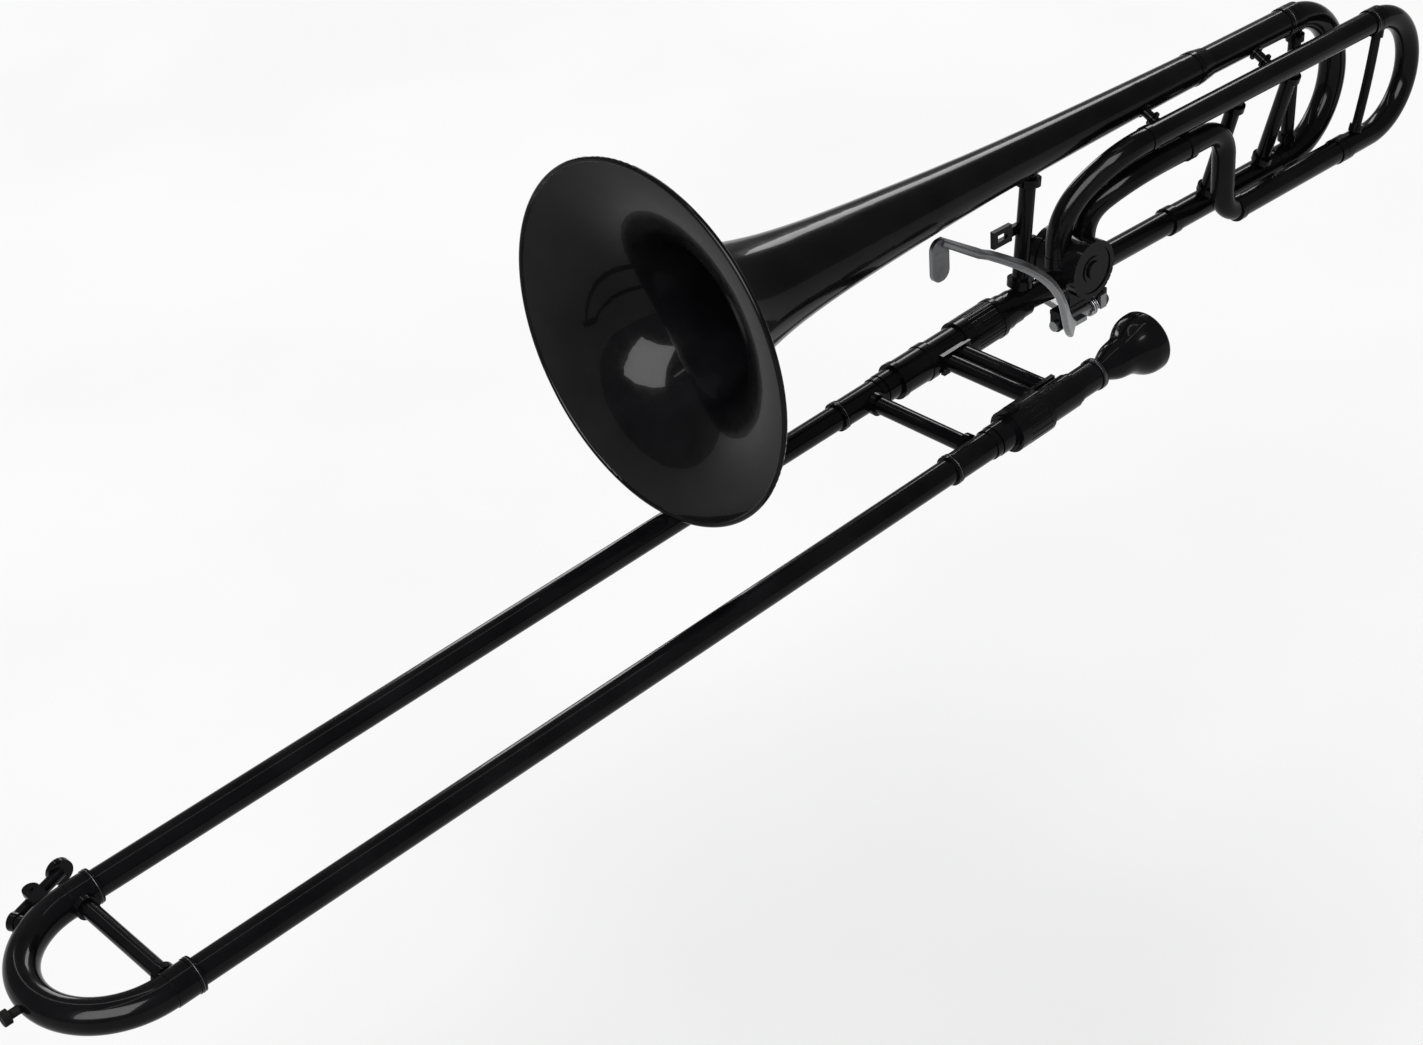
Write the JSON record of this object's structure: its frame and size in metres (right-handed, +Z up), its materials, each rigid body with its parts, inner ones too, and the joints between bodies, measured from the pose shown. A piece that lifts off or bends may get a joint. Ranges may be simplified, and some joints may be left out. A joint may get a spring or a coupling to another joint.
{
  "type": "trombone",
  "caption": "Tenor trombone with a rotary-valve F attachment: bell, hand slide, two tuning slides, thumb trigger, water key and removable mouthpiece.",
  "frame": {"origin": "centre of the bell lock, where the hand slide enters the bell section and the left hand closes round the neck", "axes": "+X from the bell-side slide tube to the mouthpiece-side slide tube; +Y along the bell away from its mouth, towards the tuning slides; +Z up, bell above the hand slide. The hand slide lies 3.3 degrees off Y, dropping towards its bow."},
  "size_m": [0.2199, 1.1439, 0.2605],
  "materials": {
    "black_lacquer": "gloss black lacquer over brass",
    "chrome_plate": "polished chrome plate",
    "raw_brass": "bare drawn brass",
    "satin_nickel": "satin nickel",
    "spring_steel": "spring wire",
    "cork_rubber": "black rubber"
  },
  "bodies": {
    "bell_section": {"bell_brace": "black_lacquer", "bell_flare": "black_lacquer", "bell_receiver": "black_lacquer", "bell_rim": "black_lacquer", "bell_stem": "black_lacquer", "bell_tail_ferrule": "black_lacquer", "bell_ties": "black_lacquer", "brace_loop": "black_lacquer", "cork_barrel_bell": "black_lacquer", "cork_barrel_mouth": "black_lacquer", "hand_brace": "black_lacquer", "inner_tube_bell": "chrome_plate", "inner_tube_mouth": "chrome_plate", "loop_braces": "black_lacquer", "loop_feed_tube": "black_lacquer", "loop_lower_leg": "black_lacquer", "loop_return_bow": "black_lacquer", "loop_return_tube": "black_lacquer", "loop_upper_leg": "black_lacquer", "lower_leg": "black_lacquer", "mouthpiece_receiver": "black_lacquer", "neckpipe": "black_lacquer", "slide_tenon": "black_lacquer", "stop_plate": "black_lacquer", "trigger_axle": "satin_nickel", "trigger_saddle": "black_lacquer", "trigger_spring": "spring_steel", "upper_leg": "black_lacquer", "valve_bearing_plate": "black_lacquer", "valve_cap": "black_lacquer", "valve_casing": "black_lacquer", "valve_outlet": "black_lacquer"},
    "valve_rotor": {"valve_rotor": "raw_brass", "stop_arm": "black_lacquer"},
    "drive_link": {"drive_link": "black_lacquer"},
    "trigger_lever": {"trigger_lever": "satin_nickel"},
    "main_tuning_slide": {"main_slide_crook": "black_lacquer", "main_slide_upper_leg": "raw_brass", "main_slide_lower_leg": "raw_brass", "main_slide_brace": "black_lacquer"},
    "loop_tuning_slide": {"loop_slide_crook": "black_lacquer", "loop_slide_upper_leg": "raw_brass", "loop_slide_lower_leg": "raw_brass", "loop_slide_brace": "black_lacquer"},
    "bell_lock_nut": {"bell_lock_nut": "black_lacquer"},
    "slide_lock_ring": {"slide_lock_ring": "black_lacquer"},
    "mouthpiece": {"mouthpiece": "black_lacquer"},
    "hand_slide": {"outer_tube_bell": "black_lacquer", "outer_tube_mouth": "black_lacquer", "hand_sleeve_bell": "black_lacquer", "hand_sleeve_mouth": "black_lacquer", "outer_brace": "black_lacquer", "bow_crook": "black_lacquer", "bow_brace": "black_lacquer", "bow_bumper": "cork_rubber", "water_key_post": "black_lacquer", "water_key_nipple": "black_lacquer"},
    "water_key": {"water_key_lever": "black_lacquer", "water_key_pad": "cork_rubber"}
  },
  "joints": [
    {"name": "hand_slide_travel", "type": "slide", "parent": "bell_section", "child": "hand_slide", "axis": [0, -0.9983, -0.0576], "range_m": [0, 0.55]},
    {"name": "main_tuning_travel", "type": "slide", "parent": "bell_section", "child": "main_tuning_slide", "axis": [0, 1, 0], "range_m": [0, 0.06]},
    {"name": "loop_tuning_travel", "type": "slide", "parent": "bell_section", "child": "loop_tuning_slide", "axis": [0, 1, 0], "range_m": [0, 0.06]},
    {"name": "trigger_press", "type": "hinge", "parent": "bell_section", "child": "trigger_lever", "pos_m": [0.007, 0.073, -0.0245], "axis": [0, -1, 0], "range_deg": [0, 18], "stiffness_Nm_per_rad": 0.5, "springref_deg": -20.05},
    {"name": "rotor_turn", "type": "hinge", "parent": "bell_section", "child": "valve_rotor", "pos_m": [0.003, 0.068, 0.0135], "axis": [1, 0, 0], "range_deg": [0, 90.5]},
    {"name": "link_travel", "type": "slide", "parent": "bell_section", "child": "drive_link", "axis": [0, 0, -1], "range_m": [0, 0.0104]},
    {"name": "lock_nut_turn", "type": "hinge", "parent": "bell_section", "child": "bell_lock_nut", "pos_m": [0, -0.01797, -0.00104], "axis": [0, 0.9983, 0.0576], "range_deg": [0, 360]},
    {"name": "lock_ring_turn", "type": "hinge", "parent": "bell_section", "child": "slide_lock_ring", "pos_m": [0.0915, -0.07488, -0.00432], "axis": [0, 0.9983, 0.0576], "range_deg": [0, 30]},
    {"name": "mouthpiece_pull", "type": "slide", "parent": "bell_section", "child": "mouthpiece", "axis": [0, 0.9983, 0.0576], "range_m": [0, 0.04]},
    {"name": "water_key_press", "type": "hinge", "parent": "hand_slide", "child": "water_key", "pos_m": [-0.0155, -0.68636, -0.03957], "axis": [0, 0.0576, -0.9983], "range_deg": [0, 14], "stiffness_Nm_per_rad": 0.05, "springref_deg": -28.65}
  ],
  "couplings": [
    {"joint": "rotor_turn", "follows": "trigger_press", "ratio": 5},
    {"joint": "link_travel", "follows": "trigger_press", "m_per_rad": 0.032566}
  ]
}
= = = = =
◆ **Challenge**:
Write each line above out exactly.

◆ **Reply to the task**:
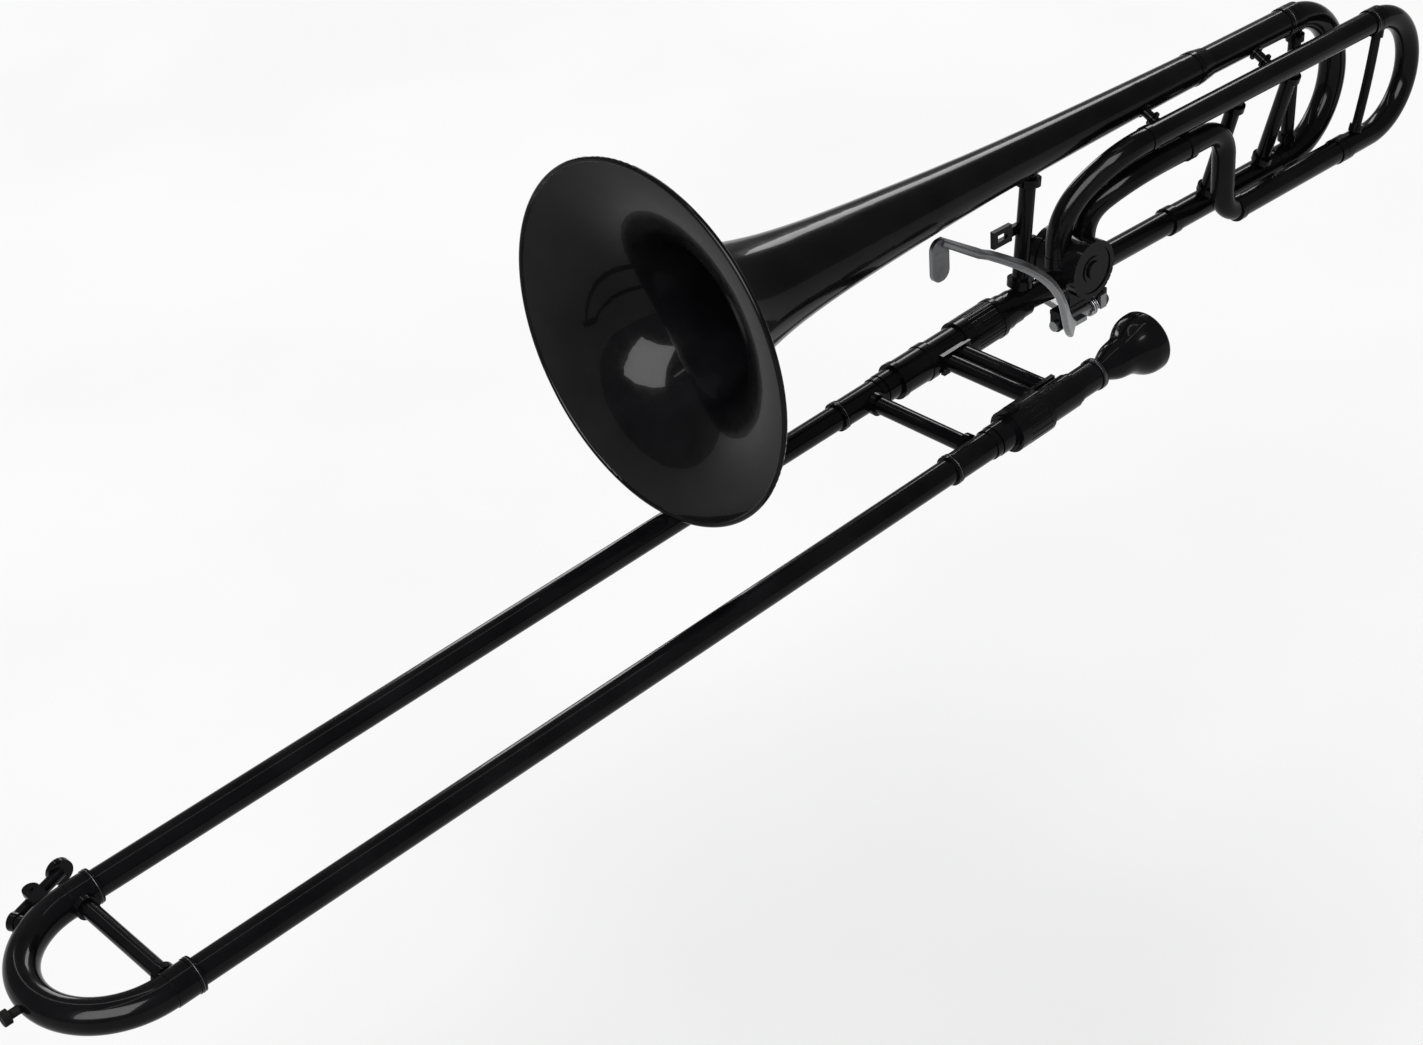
Write the JSON record of this object's structure: its frame and size in metres (right-handed, +Z up), its materials, each rigid body with its parts, inner ones too, and the joints between bodies, measured from the pose shown. A piece that lifts off or bends may get a joint. Ranges may be simplified, and some joints may be left out. A joint may get a spring or a coupling to another joint.
{
  "type": "trombone",
  "caption": "Tenor trombone with a rotary-valve F attachment: bell, hand slide, two tuning slides, thumb trigger, water key and removable mouthpiece.",
  "frame": {"origin": "centre of the bell lock, where the hand slide enters the bell section and the left hand closes round the neck", "axes": "+X from the bell-side slide tube to the mouthpiece-side slide tube; +Y along the bell away from its mouth, towards the tuning slides; +Z up, bell above the hand slide. The hand slide lies 3.3 degrees off Y, dropping towards its bow."},
  "size_m": [0.2199, 1.1439, 0.2605],
  "materials": {
    "black_lacquer": "gloss black lacquer over brass",
    "chrome_plate": "polished chrome plate",
    "raw_brass": "bare drawn brass",
    "satin_nickel": "satin nickel",
    "spring_steel": "spring wire",
    "cork_rubber": "black rubber"
  },
  "bodies": {
    "bell_section": {"bell_brace": "black_lacquer", "bell_flare": "black_lacquer", "bell_receiver": "black_lacquer", "bell_rim": "black_lacquer", "bell_stem": "black_lacquer", "bell_tail_ferrule": "black_lacquer", "bell_ties": "black_lacquer", "brace_loop": "black_lacquer", "cork_barrel_bell": "black_lacquer", "cork_barrel_mouth": "black_lacquer", "hand_brace": "black_lacquer", "inner_tube_bell": "chrome_plate", "inner_tube_mouth": "chrome_plate", "loop_braces": "black_lacquer", "loop_feed_tube": "black_lacquer", "loop_lower_leg": "black_lacquer", "loop_return_bow": "black_lacquer", "loop_return_tube": "black_lacquer", "loop_upper_leg": "black_lacquer", "lower_leg": "black_lacquer", "mouthpiece_receiver": "black_lacquer", "neckpipe": "black_lacquer", "slide_tenon": "black_lacquer", "stop_plate": "black_lacquer", "trigger_axle": "satin_nickel", "trigger_saddle": "black_lacquer", "trigger_spring": "spring_steel", "upper_leg": "black_lacquer", "valve_bearing_plate": "black_lacquer", "valve_cap": "black_lacquer", "valve_casing": "black_lacquer", "valve_outlet": "black_lacquer"},
    "valve_rotor": {"valve_rotor": "raw_brass", "stop_arm": "black_lacquer"},
    "drive_link": {"drive_link": "black_lacquer"},
    "trigger_lever": {"trigger_lever": "satin_nickel"},
    "main_tuning_slide": {"main_slide_crook": "black_lacquer", "main_slide_upper_leg": "raw_brass", "main_slide_lower_leg": "raw_brass", "main_slide_brace": "black_lacquer"},
    "loop_tuning_slide": {"loop_slide_crook": "black_lacquer", "loop_slide_upper_leg": "raw_brass", "loop_slide_lower_leg": "raw_brass", "loop_slide_brace": "black_lacquer"},
    "bell_lock_nut": {"bell_lock_nut": "black_lacquer"},
    "slide_lock_ring": {"slide_lock_ring": "black_lacquer"},
    "mouthpiece": {"mouthpiece": "black_lacquer"},
    "hand_slide": {"outer_tube_bell": "black_lacquer", "outer_tube_mouth": "black_lacquer", "hand_sleeve_bell": "black_lacquer", "hand_sleeve_mouth": "black_lacquer", "outer_brace": "black_lacquer", "bow_crook": "black_lacquer", "bow_brace": "black_lacquer", "bow_bumper": "cork_rubber", "water_key_post": "black_lacquer", "water_key_nipple": "black_lacquer"},
    "water_key": {"water_key_lever": "black_lacquer", "water_key_pad": "cork_rubber"}
  },
  "joints": [
    {"name": "hand_slide_travel", "type": "slide", "parent": "bell_section", "child": "hand_slide", "axis": [0, -0.9983, -0.0576], "range_m": [0, 0.55]},
    {"name": "main_tuning_travel", "type": "slide", "parent": "bell_section", "child": "main_tuning_slide", "axis": [0, 1, 0], "range_m": [0, 0.06]},
    {"name": "loop_tuning_travel", "type": "slide", "parent": "bell_section", "child": "loop_tuning_slide", "axis": [0, 1, 0], "range_m": [0, 0.06]},
    {"name": "trigger_press", "type": "hinge", "parent": "bell_section", "child": "trigger_lever", "pos_m": [0.007, 0.073, -0.0245], "axis": [0, -1, 0], "range_deg": [0, 18], "stiffness_Nm_per_rad": 0.5, "springref_deg": -20.05},
    {"name": "rotor_turn", "type": "hinge", "parent": "bell_section", "child": "valve_rotor", "pos_m": [0.003, 0.068, 0.0135], "axis": [1, 0, 0], "range_deg": [0, 90.5]},
    {"name": "link_travel", "type": "slide", "parent": "bell_section", "child": "drive_link", "axis": [0, 0, -1], "range_m": [0, 0.0104]},
    {"name": "lock_nut_turn", "type": "hinge", "parent": "bell_section", "child": "bell_lock_nut", "pos_m": [0, -0.01797, -0.00104], "axis": [0, 0.9983, 0.0576], "range_deg": [0, 360]},
    {"name": "lock_ring_turn", "type": "hinge", "parent": "bell_section", "child": "slide_lock_ring", "pos_m": [0.0915, -0.07488, -0.00432], "axis": [0, 0.9983, 0.0576], "range_deg": [0, 30]},
    {"name": "mouthpiece_pull", "type": "slide", "parent": "bell_section", "child": "mouthpiece", "axis": [0, 0.9983, 0.0576], "range_m": [0, 0.04]},
    {"name": "water_key_press", "type": "hinge", "parent": "hand_slide", "child": "water_key", "pos_m": [-0.0155, -0.68636, -0.03957], "axis": [0, 0.0576, -0.9983], "range_deg": [0, 14], "stiffness_Nm_per_rad": 0.05, "springref_deg": -28.65}
  ],
  "couplings": [
    {"joint": "rotor_turn", "follows": "trigger_press", "ratio": 5},
    {"joint": "link_travel", "follows": "trigger_press", "m_per_rad": 0.032566}
  ]
}